TASK GOAL
A precise retyping is required of every line from the one containing "const clearGlass = new" down to the one containing "if obj.type not", both included, and of no other line.

INFORMATION PROVIDED
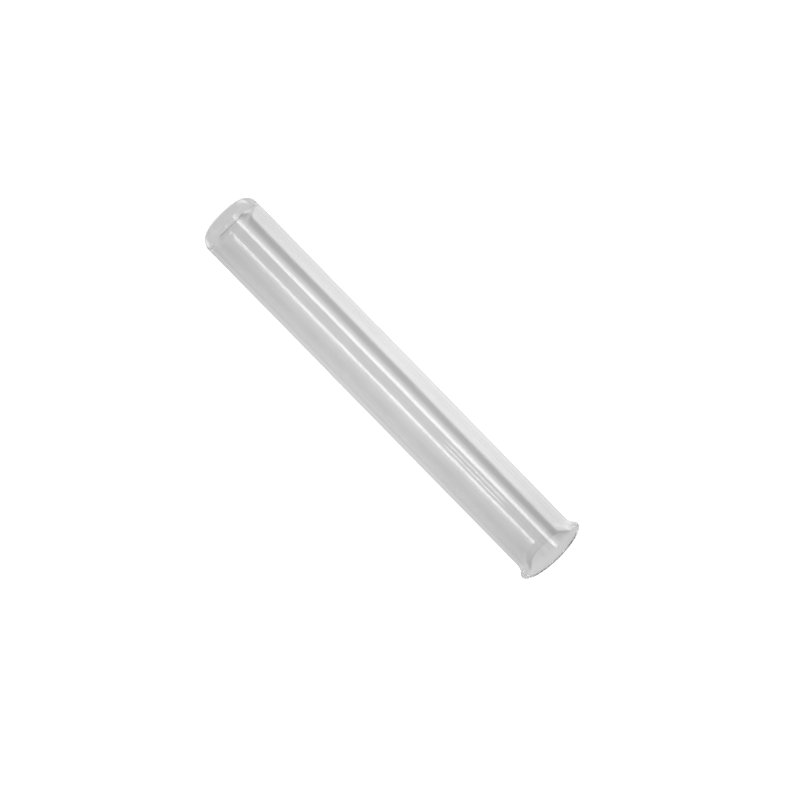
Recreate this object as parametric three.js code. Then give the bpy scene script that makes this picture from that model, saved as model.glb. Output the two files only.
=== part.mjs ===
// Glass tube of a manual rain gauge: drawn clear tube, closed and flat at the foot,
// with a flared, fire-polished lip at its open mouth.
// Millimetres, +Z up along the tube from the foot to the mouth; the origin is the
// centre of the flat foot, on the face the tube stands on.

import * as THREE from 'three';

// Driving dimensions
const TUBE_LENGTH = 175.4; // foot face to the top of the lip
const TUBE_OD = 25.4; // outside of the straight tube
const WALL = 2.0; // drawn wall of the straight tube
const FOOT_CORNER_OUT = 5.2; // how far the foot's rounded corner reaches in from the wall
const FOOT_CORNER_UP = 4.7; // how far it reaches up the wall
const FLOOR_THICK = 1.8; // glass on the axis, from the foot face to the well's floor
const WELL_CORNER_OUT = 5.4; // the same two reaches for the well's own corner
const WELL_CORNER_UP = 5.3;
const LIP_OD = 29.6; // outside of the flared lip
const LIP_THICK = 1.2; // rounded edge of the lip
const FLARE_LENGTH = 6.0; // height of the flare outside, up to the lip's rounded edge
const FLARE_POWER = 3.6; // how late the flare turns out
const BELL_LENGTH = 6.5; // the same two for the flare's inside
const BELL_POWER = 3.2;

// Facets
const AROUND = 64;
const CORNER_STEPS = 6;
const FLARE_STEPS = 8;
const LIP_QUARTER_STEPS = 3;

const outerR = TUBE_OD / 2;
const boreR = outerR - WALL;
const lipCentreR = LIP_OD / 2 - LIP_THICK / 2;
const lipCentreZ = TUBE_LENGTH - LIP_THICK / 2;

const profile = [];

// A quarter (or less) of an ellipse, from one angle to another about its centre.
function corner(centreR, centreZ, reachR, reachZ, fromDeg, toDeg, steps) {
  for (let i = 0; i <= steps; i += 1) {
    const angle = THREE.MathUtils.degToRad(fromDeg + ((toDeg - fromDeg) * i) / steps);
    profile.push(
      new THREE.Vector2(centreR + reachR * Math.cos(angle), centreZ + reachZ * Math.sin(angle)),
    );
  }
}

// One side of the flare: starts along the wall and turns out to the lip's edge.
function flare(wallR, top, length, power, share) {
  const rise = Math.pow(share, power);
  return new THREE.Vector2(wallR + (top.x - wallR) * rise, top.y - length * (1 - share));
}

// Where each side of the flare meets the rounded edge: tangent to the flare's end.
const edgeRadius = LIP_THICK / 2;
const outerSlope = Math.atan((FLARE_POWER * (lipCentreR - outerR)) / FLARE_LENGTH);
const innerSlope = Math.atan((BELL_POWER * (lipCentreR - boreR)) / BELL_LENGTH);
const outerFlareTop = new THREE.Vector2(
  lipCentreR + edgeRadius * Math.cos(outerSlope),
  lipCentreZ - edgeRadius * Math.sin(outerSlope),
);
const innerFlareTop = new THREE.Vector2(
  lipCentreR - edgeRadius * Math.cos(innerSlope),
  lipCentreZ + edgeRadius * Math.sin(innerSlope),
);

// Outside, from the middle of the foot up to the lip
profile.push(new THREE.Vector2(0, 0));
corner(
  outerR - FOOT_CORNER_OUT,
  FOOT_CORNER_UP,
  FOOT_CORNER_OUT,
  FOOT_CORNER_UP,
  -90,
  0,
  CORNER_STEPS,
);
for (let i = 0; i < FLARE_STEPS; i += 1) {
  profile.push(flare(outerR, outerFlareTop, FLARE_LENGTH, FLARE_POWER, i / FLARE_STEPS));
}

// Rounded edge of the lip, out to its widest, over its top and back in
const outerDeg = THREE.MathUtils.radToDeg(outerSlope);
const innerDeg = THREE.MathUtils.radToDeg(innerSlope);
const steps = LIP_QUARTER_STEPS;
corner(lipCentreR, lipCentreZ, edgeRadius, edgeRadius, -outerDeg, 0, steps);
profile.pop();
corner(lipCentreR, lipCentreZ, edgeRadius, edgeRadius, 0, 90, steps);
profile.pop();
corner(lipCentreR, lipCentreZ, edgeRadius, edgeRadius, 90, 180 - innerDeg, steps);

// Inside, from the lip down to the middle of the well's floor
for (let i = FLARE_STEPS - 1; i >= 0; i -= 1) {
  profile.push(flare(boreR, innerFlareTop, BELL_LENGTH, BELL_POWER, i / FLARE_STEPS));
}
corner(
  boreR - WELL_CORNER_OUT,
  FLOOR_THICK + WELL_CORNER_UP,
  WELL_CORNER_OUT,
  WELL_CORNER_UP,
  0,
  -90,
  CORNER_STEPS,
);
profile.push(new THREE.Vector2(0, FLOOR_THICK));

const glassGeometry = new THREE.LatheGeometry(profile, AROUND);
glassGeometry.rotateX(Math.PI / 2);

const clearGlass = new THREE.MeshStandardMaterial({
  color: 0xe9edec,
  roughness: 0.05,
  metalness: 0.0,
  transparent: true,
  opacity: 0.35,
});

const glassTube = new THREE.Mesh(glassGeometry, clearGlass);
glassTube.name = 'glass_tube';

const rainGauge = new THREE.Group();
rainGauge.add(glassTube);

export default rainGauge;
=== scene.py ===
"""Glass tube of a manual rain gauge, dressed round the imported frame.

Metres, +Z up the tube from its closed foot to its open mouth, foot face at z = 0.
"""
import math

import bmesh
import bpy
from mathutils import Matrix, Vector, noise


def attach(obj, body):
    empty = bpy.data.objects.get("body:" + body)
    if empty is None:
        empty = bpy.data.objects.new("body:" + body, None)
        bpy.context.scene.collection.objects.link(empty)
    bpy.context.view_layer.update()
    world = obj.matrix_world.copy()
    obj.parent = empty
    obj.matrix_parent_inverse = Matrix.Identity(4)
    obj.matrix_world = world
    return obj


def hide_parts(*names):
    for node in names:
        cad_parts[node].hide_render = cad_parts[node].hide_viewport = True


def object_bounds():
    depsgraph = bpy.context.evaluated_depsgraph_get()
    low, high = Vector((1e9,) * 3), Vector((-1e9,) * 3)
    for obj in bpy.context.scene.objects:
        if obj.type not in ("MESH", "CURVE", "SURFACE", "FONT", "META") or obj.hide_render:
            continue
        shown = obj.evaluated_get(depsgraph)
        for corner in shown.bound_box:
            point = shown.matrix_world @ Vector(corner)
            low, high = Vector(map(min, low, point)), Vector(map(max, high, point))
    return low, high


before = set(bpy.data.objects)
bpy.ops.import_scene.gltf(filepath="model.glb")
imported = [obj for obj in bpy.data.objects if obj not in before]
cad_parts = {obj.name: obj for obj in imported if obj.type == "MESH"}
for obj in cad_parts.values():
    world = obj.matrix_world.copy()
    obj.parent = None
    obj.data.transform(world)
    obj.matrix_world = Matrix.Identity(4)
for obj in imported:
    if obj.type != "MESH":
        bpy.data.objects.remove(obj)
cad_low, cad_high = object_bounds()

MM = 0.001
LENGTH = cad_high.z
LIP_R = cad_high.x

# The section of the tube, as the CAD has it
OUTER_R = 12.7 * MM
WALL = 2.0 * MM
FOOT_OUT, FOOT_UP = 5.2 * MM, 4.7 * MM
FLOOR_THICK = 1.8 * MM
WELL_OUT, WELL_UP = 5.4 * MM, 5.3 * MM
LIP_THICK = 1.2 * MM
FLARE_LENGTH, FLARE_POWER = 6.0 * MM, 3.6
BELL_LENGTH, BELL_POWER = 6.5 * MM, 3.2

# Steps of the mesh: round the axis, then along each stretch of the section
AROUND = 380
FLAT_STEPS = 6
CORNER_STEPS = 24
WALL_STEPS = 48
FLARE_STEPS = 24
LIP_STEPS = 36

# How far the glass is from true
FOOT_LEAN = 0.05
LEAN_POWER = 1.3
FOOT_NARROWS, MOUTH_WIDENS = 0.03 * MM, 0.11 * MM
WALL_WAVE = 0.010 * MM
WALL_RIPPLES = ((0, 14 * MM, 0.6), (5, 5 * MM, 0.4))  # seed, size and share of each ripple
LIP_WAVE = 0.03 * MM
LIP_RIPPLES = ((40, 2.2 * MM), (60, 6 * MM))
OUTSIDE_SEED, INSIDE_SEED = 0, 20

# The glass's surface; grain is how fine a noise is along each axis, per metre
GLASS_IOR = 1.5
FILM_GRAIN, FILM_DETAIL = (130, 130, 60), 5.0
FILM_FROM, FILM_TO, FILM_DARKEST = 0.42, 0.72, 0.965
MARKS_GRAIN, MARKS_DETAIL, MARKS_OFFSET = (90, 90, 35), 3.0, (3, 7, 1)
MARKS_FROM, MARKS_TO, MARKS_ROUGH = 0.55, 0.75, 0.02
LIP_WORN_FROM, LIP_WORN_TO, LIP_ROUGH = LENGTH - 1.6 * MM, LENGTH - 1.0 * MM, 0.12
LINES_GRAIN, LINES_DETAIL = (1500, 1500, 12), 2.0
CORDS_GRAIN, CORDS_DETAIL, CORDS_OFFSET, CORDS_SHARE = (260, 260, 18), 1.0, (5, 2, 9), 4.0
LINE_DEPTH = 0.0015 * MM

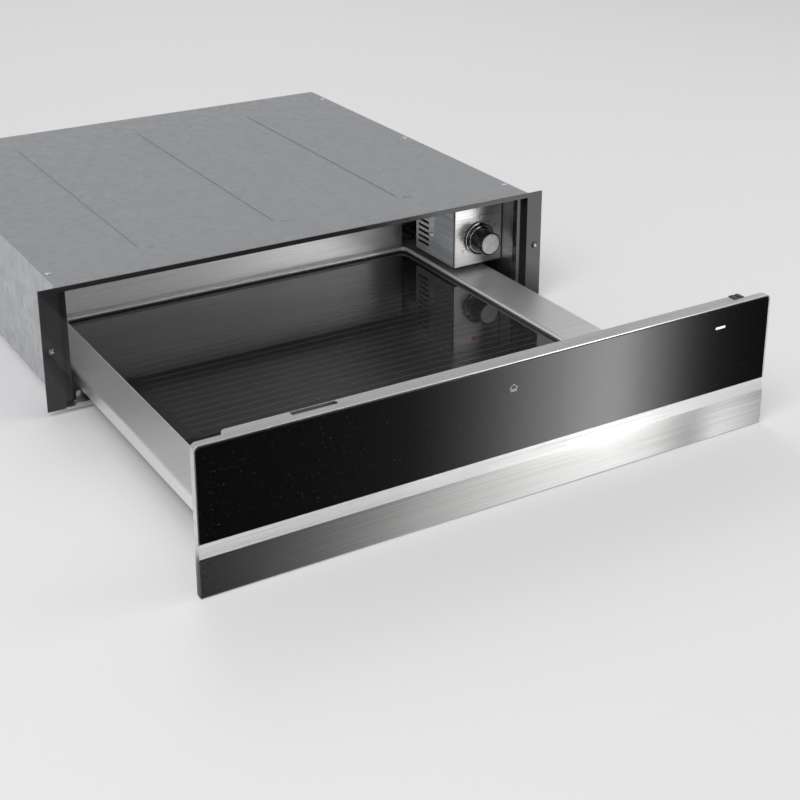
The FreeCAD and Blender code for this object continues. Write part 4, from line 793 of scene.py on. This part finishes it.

THE OUTPUT
const clearGlass = new THREE.MeshStandardMaterial({
  color: 0xe9edec,
  roughness: 0.05,
  metalness: 0.0,
  transparent: true,
  opacity: 0.35,
});

const glassTube = new THREE.Mesh(glassGeometry, clearGlass);
glassTube.name = 'glass_tube';

const rainGauge = new THREE.Group();
rainGauge.add(glassTube);

export default rainGauge;
=== scene.py ===
"""Glass tube of a manual rain gauge, dressed round the imported frame.

Metres, +Z up the tube from its closed foot to its open mouth, foot face at z = 0.
"""
import math

import bmesh
import bpy
from mathutils import Matrix, Vector, noise


def attach(obj, body):
    empty = bpy.data.objects.get("body:" + body)
    if empty is None:
        empty = bpy.data.objects.new("body:" + body, None)
        bpy.context.scene.collection.objects.link(empty)
    bpy.context.view_layer.update()
    world = obj.matrix_world.copy()
    obj.parent = empty
    obj.matrix_parent_inverse = Matrix.Identity(4)
    obj.matrix_world = world
    return obj


def hide_parts(*names):
    for node in names:
        cad_parts[node].hide_render = cad_parts[node].hide_viewport = True


def object_bounds():
    depsgraph = bpy.context.evaluated_depsgraph_get()
    low, high = Vector((1e9,) * 3), Vector((-1e9,) * 3)
    for obj in bpy.context.scene.objects:
        if obj.type not in ("MESH", "CURVE", "SURFACE", "FONT", "META") or obj.hide_render:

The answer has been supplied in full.